### PROBLEM TO WORK ON
Select and reproduce each line of the listing below that bears the string "caption".

### ENTRIES
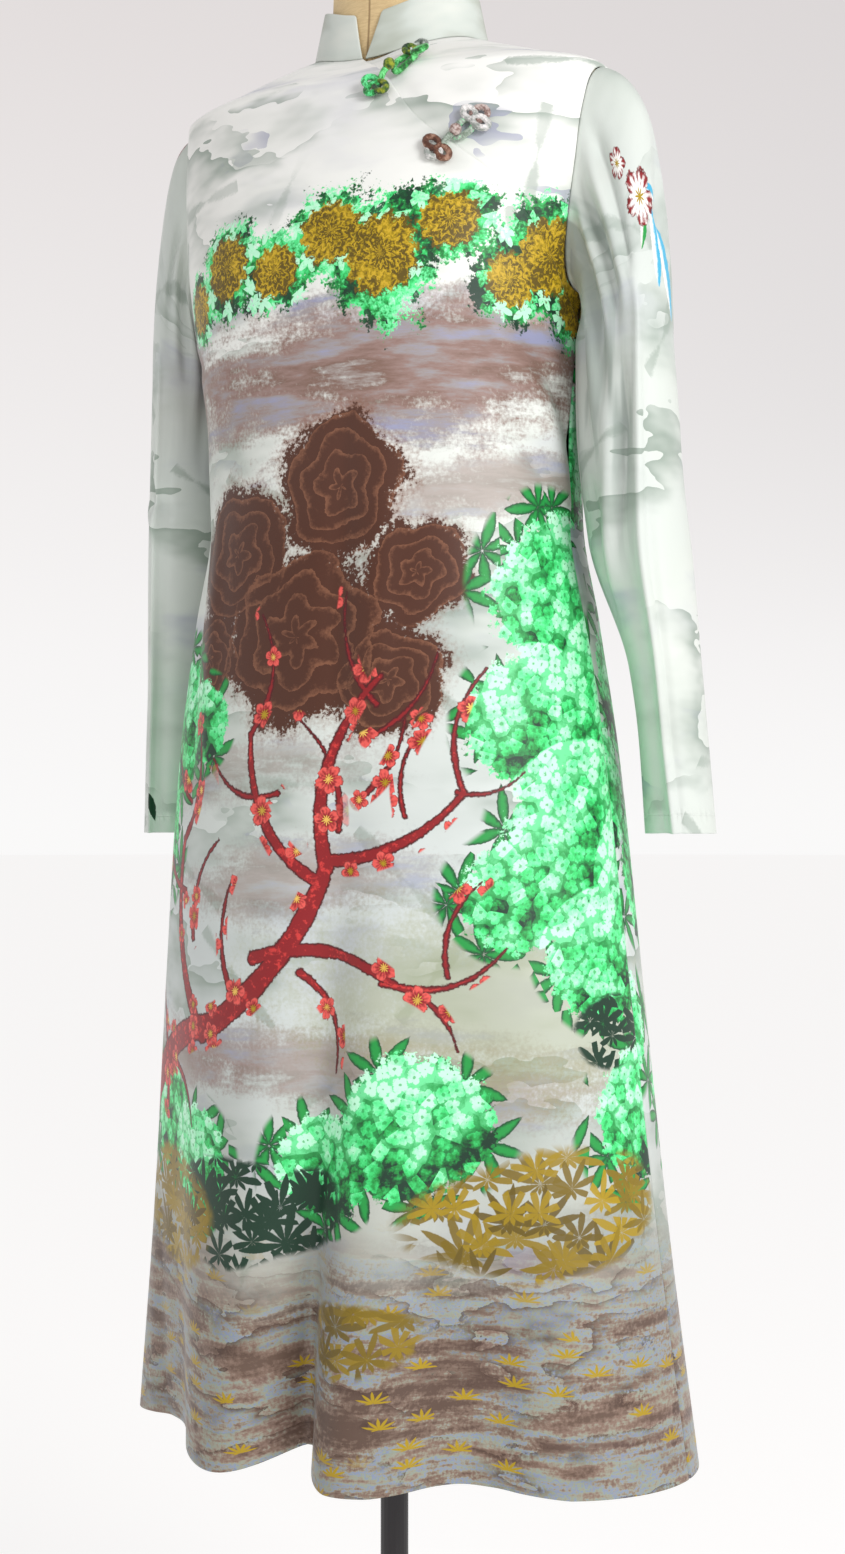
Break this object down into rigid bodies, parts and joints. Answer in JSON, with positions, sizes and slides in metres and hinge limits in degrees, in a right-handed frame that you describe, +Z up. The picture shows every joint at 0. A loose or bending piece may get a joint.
...
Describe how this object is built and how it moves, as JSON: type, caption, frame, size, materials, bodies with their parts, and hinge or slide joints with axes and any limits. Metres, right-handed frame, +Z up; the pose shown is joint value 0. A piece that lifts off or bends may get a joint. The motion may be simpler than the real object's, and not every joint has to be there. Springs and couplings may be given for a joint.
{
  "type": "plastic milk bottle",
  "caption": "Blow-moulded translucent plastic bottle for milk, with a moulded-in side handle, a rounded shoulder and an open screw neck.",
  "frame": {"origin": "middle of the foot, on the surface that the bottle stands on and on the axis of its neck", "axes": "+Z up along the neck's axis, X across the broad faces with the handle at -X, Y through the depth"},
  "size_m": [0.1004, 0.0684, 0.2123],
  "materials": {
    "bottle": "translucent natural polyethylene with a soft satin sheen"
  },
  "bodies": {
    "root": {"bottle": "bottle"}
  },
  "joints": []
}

### EXERCISE RESPONSE
Describe how this object is built and how it moves, as JSON: type, caption, frame, size, materials, bodies with their parts, and hinge or slide joints with axes and any limits. Metres, right-handed frame, +Z up; the pose shown is joint value 0. A piece that lifts off or bends may get a joint. The motion may be simpler than the real object's, and not every joint has to be there. Springs and couplings may be given for a joint.
  "caption": "Blow-moulded translucent plastic bottle for milk, with a moulded-in side handle, a rounded shoulder and an open screw neck.",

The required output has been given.